HLY is also an indicator in the flagship initiative ‘Innovation Union’ which is one of the seven flagship initiatives in the new strategy Europe 2020 (2011-2020). The Pilot European Innovation Partnership on Active and Healthy Ageing (EIPAHA) aims to add an average of two years of healthy life for everyone in Europe.
HLY (both at birth and at age 65) is also the headline indicator for public health alongside life expectancy at birth within the list of Sustainable development indicators.
HLY is at the core of a Joint Action between the Commission and the Member States, for a European Health and Life Expectancy Information System (EHLEIS), to extend its use for monitoring social and regional health inequalities among Member States.
Within the health and long-term care strand of the Open Method of Coordination on Social Inclusion and Social Protection data on Healthy life years by socio-economic status are under preparation.
The Joint Action for EHLEIS (2011-2014) may result in a sustained data collection for this indicator. EHLEIS (2007-2010) and its predecessor EHEMU (2004-2007) were projects so in fact not a good (=sustainable) data sources for ECHIM. However, it is the only source currently available.
The Joint Action EHLEIS will work together with the United States and Japan to propose a new measure to replace the General Activity Limitation Indicator GALI.
Together with questions on perceived health and longstanding health problem, the GALI question comprises the Mini European Health Module, for which data are collected annually within the EU SILC in all Members States (see Documentation Sheet 33, 34 and 35).
The European Health Interview Survey (EHIS) also contains a question on activity limitations. However EHIS will not become the source in the future because it's not a yearly source.
Healthy Life Years is one specific health expectancy and others can be calculated based on for example self-perceived health or self-reported chronic morbidity (see Documentation Sheet 41).
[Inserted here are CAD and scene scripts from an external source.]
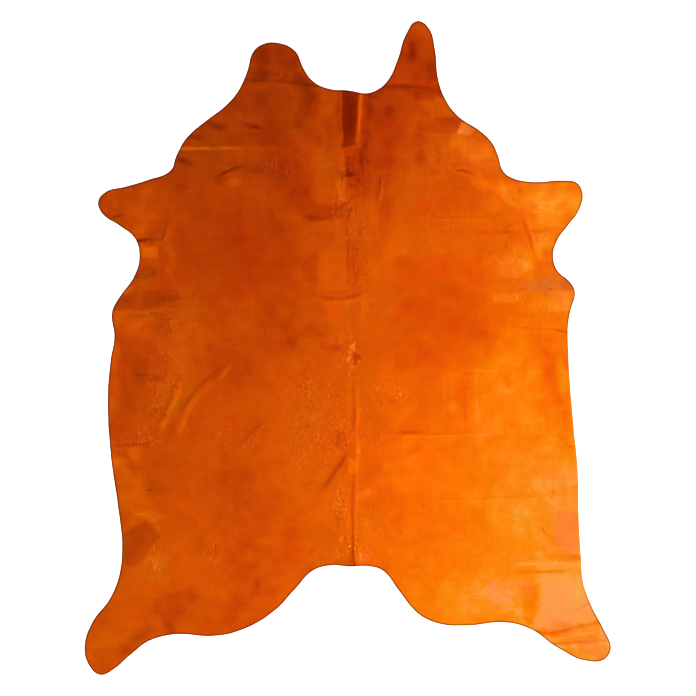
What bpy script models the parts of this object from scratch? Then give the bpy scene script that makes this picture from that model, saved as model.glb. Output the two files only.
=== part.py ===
"""A tanned and dyed cowhide, laid out on a floor with its outer side up.

It is one skin and one solid: an even thickness of leather, trimmed along its natural outline of cheeks, forelegs,
belly, hind legs and rump. It lies flat but for the ridges that its storage folds left, the pleat and ridge along the
spine, a few wrinkles, and the low swells where the skin has some slack.

Metres, +Z up. The head end points along +Y, the underside rests on z = 0, and the origin is under the middle of the
hide. Every place in the tables below is an x and a y on that floor.
"""

import math

import bmesh
import bpy
import numpy as np
from mathutils import Vector
from mathutils.geometry import delaunay_2d_cdt

# Driving dimensions.
THICKNESS = 0.0024  # a six ounce leather
OUTLINE_STEP = 0.022  # between points along the cut edge
MARGIN = 0.038  # from the cut edge to the first row of points inside it
FOLD_STEP = 0.028  # between points along a fold's crest
FIELD_STEP = 0.080  # between points of the open skin
EDGE_CLEARANCE = 0.008  # a point inside the skin keeps this far from the cut edge
FOLD_SPACING = 0.007  # the least distance from a point of a fold to the points before it
MARGIN_SPACING = 0.016  # the same for a point of the row inside the cut edge
FIELD_SPACING = 0.050  # the same for a point of the open skin
INSIDE_ONLY = 1  # makes the Delaunay net keep its triangles inside the outline
MERGE_DISTANCE = 1e-6

# The outline, clockwise from the nape. Half of the length and of the width of the hide are its largest y and x.
OUTLINE = (
    # place, x, y
    ("nape", 0.000, 0.900),
    ("nape dip", 0.058, 0.890),
    ("nape, right", 0.100, 0.900),
    ("right cheek, inner root", 0.145, 0.940),
    ("right cheek, inner side", 0.178, 1.015),
    ("right cheek, inner top", 0.207, 1.100),
    ("right cheek tip", 0.243, 1.142),
    ("right cheek, outer top", 0.280, 1.121),
    ("right cheek, outer side", 0.303, 1.048),
    ("right cheek, outer root", 0.314, 0.945),
    ("right neck", 0.335, 0.880),
    ("right neck hollow", 0.383, 0.812),
    ("right shoulder top", 0.458, 0.761),
    ("right shoulder", 0.503, 0.718),
    ("right shoulder, low", 0.527, 0.664),
    ("right shoulder hollow", 0.540, 0.622),
    ("right foreleg, upper root", 0.568, 0.597),
    ("right foreleg, upper side", 0.640, 0.580),
    ("right foreleg, upper end", 0.755, 0.584),
    ("right forefoot, top", 0.800, 0.577),
    ("right forefoot", 0.820, 0.542),
    ("right forefoot, low", 0.808, 0.485),
    ("right foreleg, lower side", 0.768, 0.428),
    ("right armpit, top", 0.733, 0.380),
    ("right armpit", 0.717, 0.325),
    ("right armpit, low", 0.732, 0.270),
    ("right elbow, top", 0.775, 0.231),
    ("right elbow", 0.793, 0.195),
    ("right elbow, low", 0.780, 0.140),
    ("right chest", 0.770, 0.085),
    ("right belly, front", 0.770, -0.010),
    ("right belly, middle", 0.785, -0.235),
    ("right belly, back", 0.804, -0.440),
    ("right flank", 0.806, -0.570),
    ("right stifle", 0.815, -0.740),
    ("right stifle, low", 0.822, -0.820),
    ("right hock", 0.850, -0.900),
    ("right hind leg, outer side", 0.900, -0.997),
    ("right hind foot, outer side", 0.919, -1.045),
    ("right hind foot, tip", 0.900, -1.086),
    ("right hind foot, inner side", 0.840, -1.094),
    ("right hind leg, inner side", 0.738, -1.049),
    ("right hind leg, inner root", 0.640, -0.982),
    ("right thigh", 0.555, -0.959),
    ("right buttock, outer", 0.410, -0.970),
    ("right buttock, low", 0.320, -0.963),
    ("right buttock, inner", 0.250, -0.930),
    ("right rump", 0.180, -0.848),
    ("right of the tail", 0.125, -0.779),
    ("tail, right", 0.080, -0.763),
    ("tail root", 0.000, -0.763),
    ("tail, left", -0.058, -0.759),
    ("left of the tail", -0.123, -0.778),
    ("left rump", -0.185, -0.842),
    ("left buttock, inner", -0.255, -0.916),
    ("left buttock, low", -0.375, -0.986),
    ("left buttock, outer", -0.470, -1.006),
    ("left thigh", -0.610, -1.001),
    ("left hind leg, inner root", -0.700, -1.026),
    ("left hind leg, inner side", -0.760, -1.071),
    ("left hind foot, inner side", -0.825, -1.126),
    ("left hind foot, tip", -0.866, -1.142),
    ("left hind foot, low", -0.902, -1.112),
    ("left hind foot, outer side", -0.919, -1.045),
    ("left hind leg, outer side", -0.895, -0.966),
    ("left hock", -0.830, -0.876),
    ("left stifle, low", -0.799, -0.800),
    ("left stifle", -0.788, -0.690),
    ("left flank", -0.803, -0.550),
    ("left belly, back", -0.827, -0.380),
    ("left belly, middle", -0.838, -0.190),
    ("left belly, front", -0.829, -0.050),
    ("left chest", -0.815, 0.045),
    ("left elbow", -0.824, 0.122),
    ("left elbow, top", -0.803, 0.168),
    ("left armpit, low", -0.745, 0.252),
    ("left armpit", -0.727, 0.322),
    ("left armpit, top", -0.744, 0.385),
    ("left foreleg, lower side", -0.800, 0.431),
    ("left forefoot, low", -0.858, 0.472),
    ("left forefoot", -0.872, 0.512),
    ("left forefoot, top", -0.842, 0.547),
    ("left foreleg, upper side", -0.788, 0.560),
    ("left foreleg, upper root", -0.695, 0.588),
    ("left shoulder hollow", -0.617, 0.622),
    ("left shoulder, low", -0.598, 0.673),
    ("left shoulder", -0.560, 0.737),
    ("left shoulder top", -0.490, 0.797),
    ("left neck hollow", -0.428, 0.845),
    ("left neck", -0.380, 0.902),
    ("left cheek, outer root", -0.348, 0.975),
    ("left cheek, outer side", -0.330, 1.035),
    ("left cheek, outer top", -0.295, 1.062),
    ("left cheek tip", -0.245, 1.066),
    ("left cheek, inner top", -0.183, 1.036),
    ("left cheek, inner side", -0.160, 0.985),
    ("left cheek, inner root", -0.125, 0.935),
    ("nape, left", -0.065, 0.905),
)

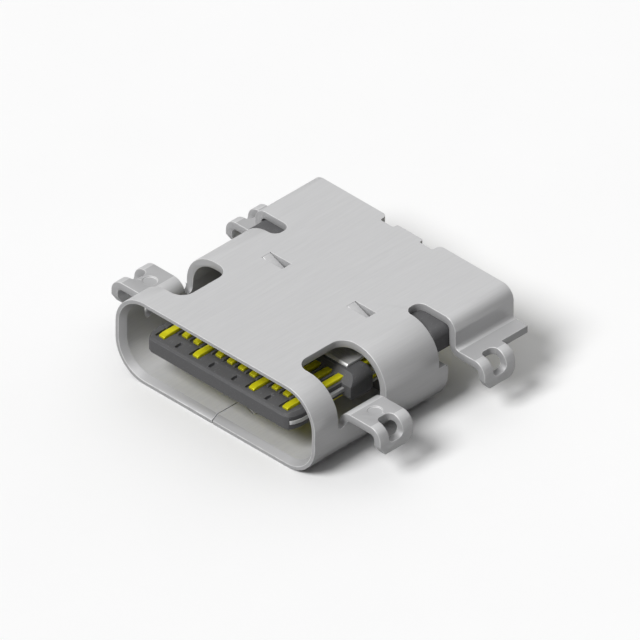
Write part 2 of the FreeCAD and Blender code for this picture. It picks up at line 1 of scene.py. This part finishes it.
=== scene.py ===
import bmesh
import bpy
import math
from mathutils import Euler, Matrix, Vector
from mathutils.bvhtree import BVHTree


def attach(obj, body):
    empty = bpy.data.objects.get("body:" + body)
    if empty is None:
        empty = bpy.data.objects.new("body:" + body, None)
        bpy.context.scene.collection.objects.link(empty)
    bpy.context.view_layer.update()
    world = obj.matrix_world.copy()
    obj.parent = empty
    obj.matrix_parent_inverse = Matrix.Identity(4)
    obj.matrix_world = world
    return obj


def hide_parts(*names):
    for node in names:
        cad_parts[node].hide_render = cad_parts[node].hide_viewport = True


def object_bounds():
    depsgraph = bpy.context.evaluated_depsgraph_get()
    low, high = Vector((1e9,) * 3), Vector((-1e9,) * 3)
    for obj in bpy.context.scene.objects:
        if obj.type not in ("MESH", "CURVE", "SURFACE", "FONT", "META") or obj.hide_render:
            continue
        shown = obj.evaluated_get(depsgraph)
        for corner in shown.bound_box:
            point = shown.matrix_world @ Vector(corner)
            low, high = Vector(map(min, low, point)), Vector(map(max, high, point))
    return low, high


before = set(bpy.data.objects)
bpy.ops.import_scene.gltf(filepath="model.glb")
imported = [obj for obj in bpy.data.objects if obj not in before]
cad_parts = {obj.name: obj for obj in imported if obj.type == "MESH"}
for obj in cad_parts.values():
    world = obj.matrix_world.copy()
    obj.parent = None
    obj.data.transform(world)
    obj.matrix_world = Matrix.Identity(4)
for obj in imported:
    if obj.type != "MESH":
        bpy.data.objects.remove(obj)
cad_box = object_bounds()

# Contacts. Twenty-four thin strips of copper alloy, stamped and bent, with gold plated on at the tips.
# They are moulded into the plastic, twelve above and twelve below the tongue, and their tips are coined
# to a bevel so that the plug rides up onto them.
CONTACT_EDGE = 0.000012
CONTACTS_IN_ROW = 12
MERGE_DISTANCE = 1e-7
SAME_PLANE = math.radians(0.5)
SEAM = math.radians(1)
CREASE = math.radians(12)
CORNER = math.radians(35)
ROUNDED_STEP = math.radians(50)
ROOM_FOR_TWO_EDGES = 2.2
CONTACT_RELIEF = 0.000004
GOLD = (0.92, 0.86, 0.02, 1)
GOLD_DEEP = (0.84, 0.76, 0.015, 1)
# Edge colour: partly wear, partly a painted highlight.
GOLD_WEAR_HIGHLIGHT = (0.98, 0.93, 0.08, 1)


def loose_copy(name):
    """Copy of a solid's mesh with its doubled corners merged and its flat faces joined."""
    work = bmesh.new()
    work.from_mesh(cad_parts[name].data)
    bmesh.ops.remove_doubles(work, verts=work.verts, dist=MERGE_DISTANCE)
    bmesh.ops.dissolve_limit(work, angle_limit=SAME_PLANE, use_dissolve_boundaries=False,
                             verts=work.verts, edges=work.edges, delimit={"NORMAL"})
    return work


def has_room(loop, depth):
    """Whether a face reaches a depth behind the middle of one of its edges, so that the edge can be rounded.

    A seam inside one flat side is no bound: the side goes on beyond it."""
    along = (loop.link_loop_next.vert.co - loop.vert.co).normalized()
    inward = loop.face.normal.cross(along)
    middle = (loop.vert.co + loop.link_loop_next.vert.co) / 2
    for other in loop.face.loops:
        if other is loop or other.edge.calc_face_angle(0) < SEAM:
            continue
        first = other.vert.co - middle
        last = other.link_loop_next.vert.co - middle
        first_side, last_side = first.dot(along), last.dot(along)
        if first_side * last_side > 0 or abs(first_side - last_side) < 1e-12:
            continue
        share = first_side / (first_side - last_side)
        if 1e-8 < first.lerp(last, share).dot(inward) < depth:
            return False
    return True


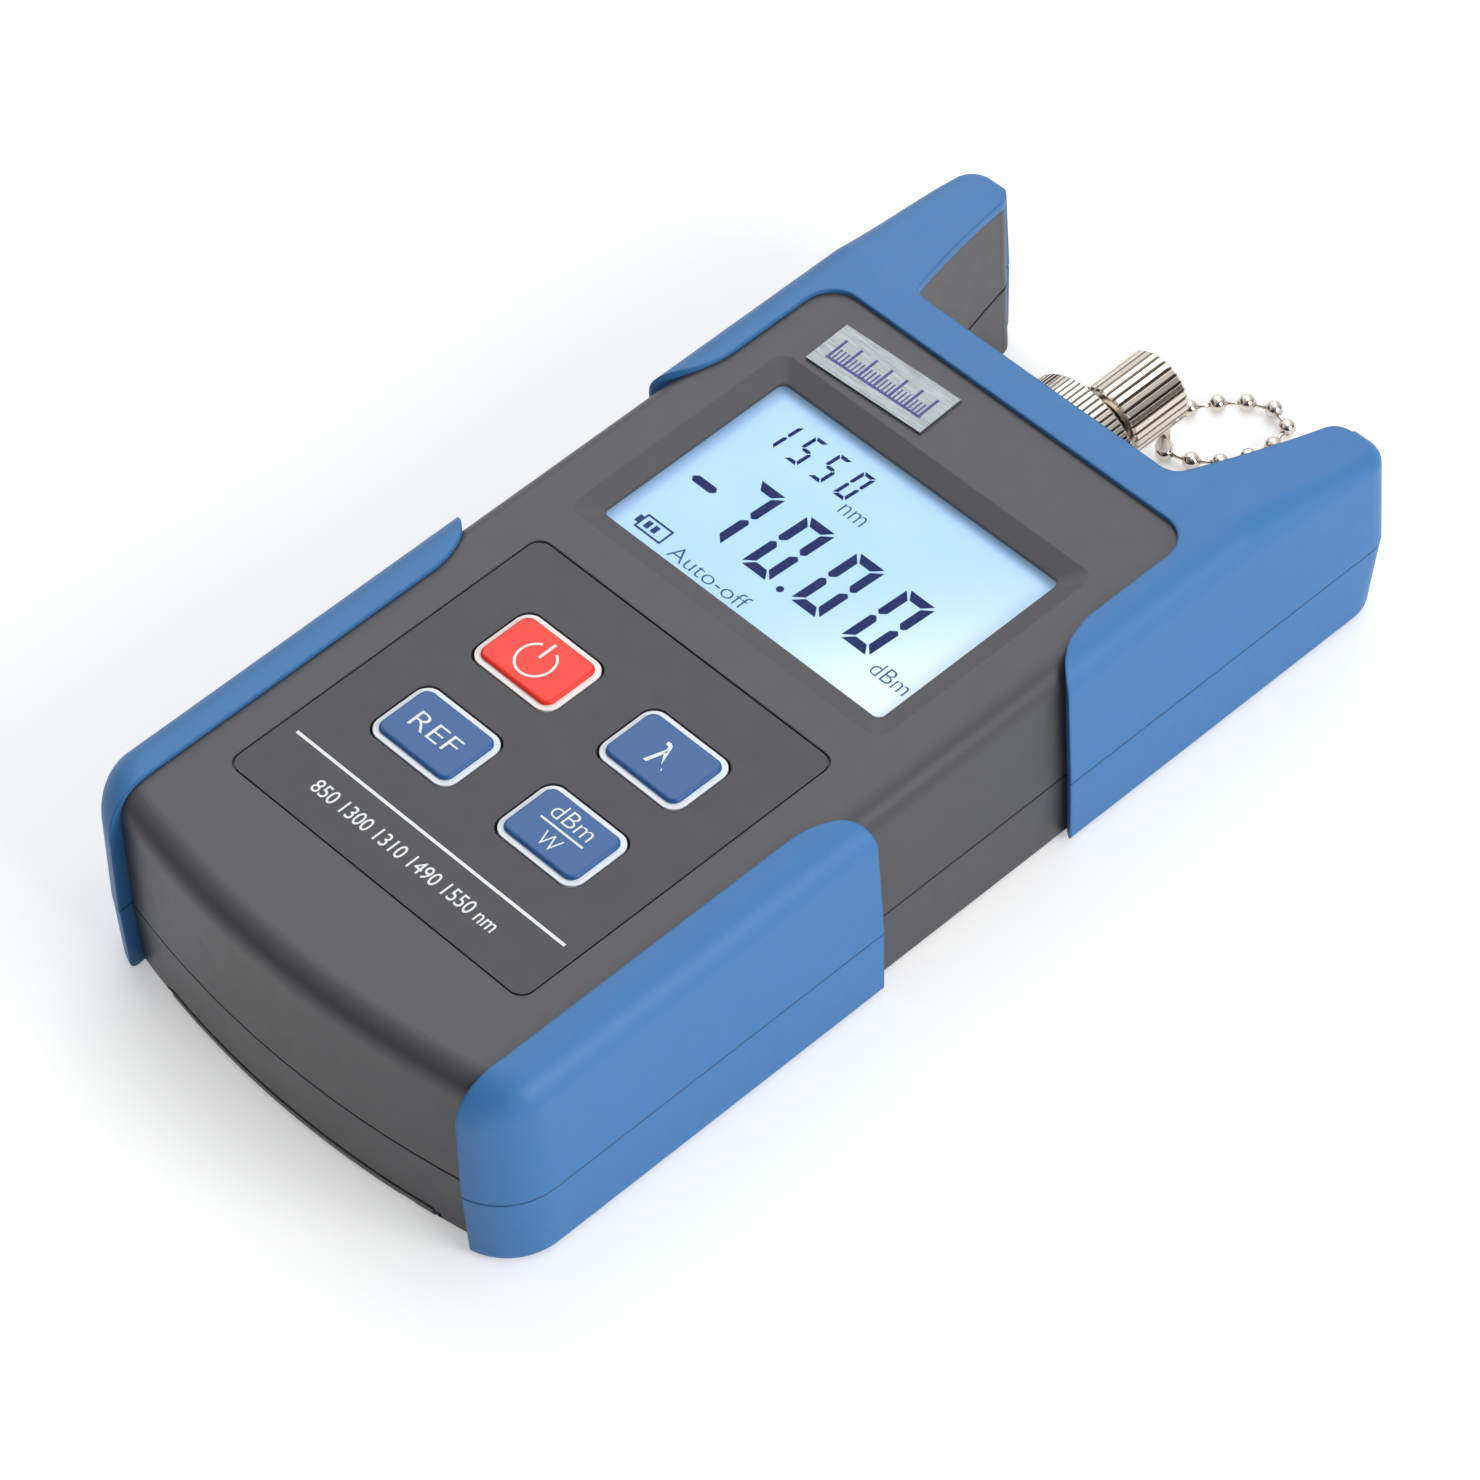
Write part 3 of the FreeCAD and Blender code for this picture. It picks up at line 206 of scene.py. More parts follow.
def arc_band(centre: tuple[float, float], inner: float, outer: float, start: float, end: float,
             steps: int) -> tuple[np.ndarray, np.ndarray]:
    """Flat band between two radii, from one angle to another.

    Args:
        centre: plan centre.
        inner: inner radius.
        outer: outer radius.
        start: first angle in degrees, anticlockwise from +X.
        end: last angle.
        steps: number of quads along the band.

    Returns:
        The plan points, inner and outer in turn, and the quads.
    """
    turn = np.radians(np.linspace(start, end, steps + 1))
    round_way = np.column_stack([np.cos(turn), np.sin(turn)])
    points = np.stack([round_way * inner, round_way * outer], 1).reshape(-1, 2) + np.array(centre)
    i = np.arange(steps) * 2
    return points, np.column_stack([i, i + 1, i + 3, i + 2])


# ---- finishes ----

class Graph:
    """Node tree of one material."""

    def __init__(self, name: str) -> None:
        """Starts an empty material of that name."""
        self.material = bpy.data.materials.new(name)
        self.material.use_nodes = True
        self.tree = self.material.node_tree
        self.tree.nodes.clear()

    def node(self, kind: str, values: Mapping[object, object] | None = None,
             **settings: object) -> bpy.types.Node:
        """Adds a node.

        Args:
            kind: the node's type without its ShaderNode prefix.
            values: socket values by name or number; a socket given as a value is linked.
            settings: other properties of the node.

        Returns:
            The node.
        """
        made = self.tree.nodes.new("ShaderNode" + kind)
        for key, value in settings.items():
            setattr(made, key, value)
        for key, value in (values or {}).items():
            if isinstance(value, bpy.types.NodeSocket):
                self.tree.links.new(value, made.inputs[key])
            else:
                made.inputs[key].default_value = value
        return made

    def place(self) -> bpy.types.NodeSocket:
        """The object's own coordinates in metres."""
        return self.node("TexCoord").outputs["Object"]

    def noise(self, size: float, detail: float = 2.0, stretch: Point = (1, 1, 1)) -> bpy.types.NodeSocket:
        """Noise whose lumps have about the given size, stretched along each axis."""
        scaled = self.node("Mapping", {"Vector": self.place(), "Scale": tuple(1 / s for s in stretch)})
        made = self.node("TexNoise", {"Vector": scaled.outputs[0], "Scale": 1 / size, "Detail": detail})
        return made.outputs["Fac"]

    def between(self, share: bpy.types.NodeSocket, low: float, high: float,
                start: float = 0.0, end: float = 1.0) -> bpy.types.NodeSocket:
        """Share from start to end turned into low to high."""
        made = self.node("MapRange", {"Value": share, "From Min": start, "From Max": end,
                                      "To Min": low, "To Max": high})
        return made.outputs["Result"]

    def blend(self, share: bpy.types.NodeSocket, first: object, second: object) -> bpy.types.NodeSocket:
        """Colour that goes from the first to the second as share goes from 0 to 1."""
        made = self.node("Mix", data_type="RGBA")
        for number, value in ((0, share), (6, first), (7, second)):
            if isinstance(value, bpy.types.NodeSocket):
                self.tree.links.new(value, made.inputs[number])
            else:
                made.inputs[number].default_value = (*value, 1.0)
        return made.outputs[2]

    def axis(self, letter: str) -> bpy.types.NodeSocket:
        """One of the object's coordinates."""
        return self.node("SeparateXYZ", {0: self.place()}).outputs[letter]

    def surface(self, shader: bpy.types.NodeSocket) -> bpy.types.Material:
        """Ends the tree with this shader and returns the material."""
        self.node("OutputMaterial", {"Surface": shader})
        return self.material


def paint(red: float, green: float, blue: float) -> Colour:
    """Linear colour from the 0 to 255 numbers of a paint chart."""
    chart = np.array((red, green, blue)) / 255
    linear = np.where(chart <= 0.04045, chart / 12.92, ((chart + 0.055) / 1.055) ** 2.4)
    return tuple(float(c) for c in linear)


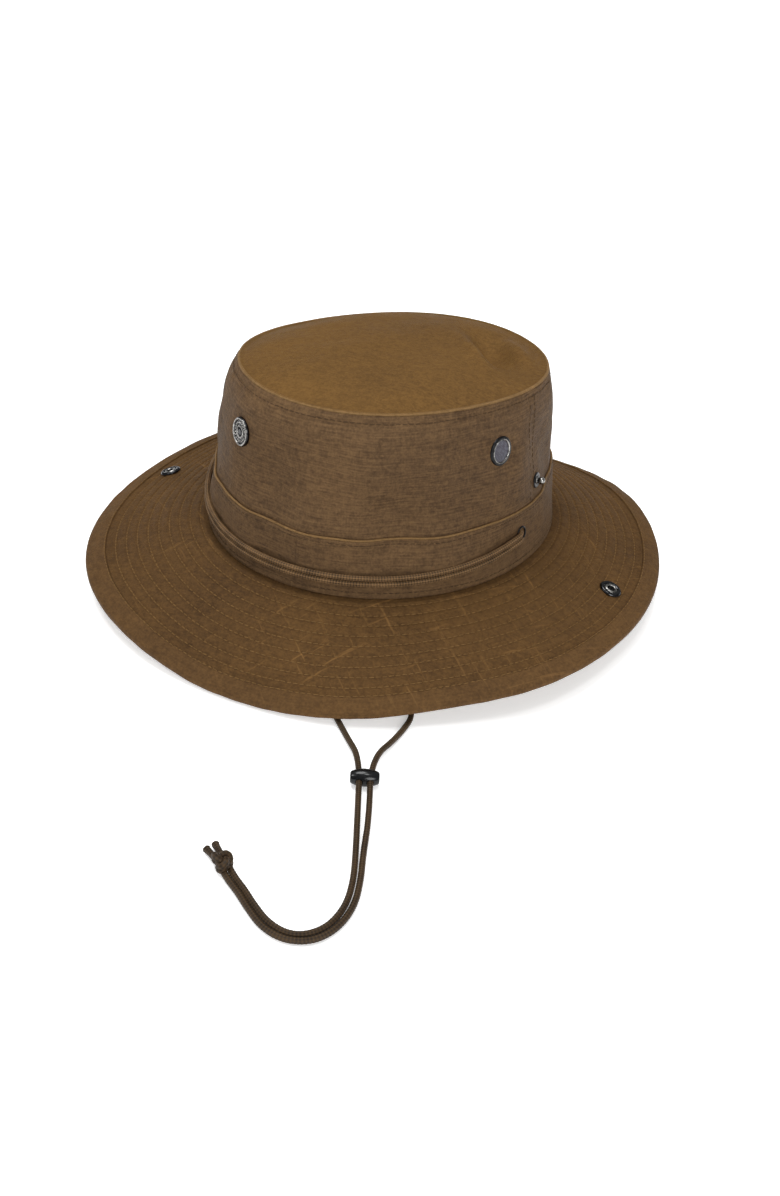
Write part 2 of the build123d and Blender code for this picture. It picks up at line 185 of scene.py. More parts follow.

It would be informative to have information on this indicator at regional level. Currently however this indicator is calculated based on data derived from national surveys. Regional level data therefore would require separate regional data collections.
The wording of the questions for activity limitations differ between ECHP and EU-SILC. Therefore, the change of the data source from ECHP to EU-SILC in 2004 created a break in series for all countries. This break in series limits the comparability between the pre-2004 data and the data for 2004 onwards notably. The Task Force on Health Expectancy decided that the ECHP series and the SILC series should not be assembled as a unique chronological series.
Healthy Life Years is a different concept than the HALE (Health-Adjusted Life Expectancy) and DALE (Disability-Adjusted Life Expectancy) both used by the WHO. The HALE is the number of expected years of life equivalent to years lived in full health and the DALE uses disability weights in the calculation, thus part of the life expectancy with disability is added to disability free life expectancy to obtain the latter. Since the HALE and HLY calculations use different basic data, assumptions and methodologies, their outcomes are different.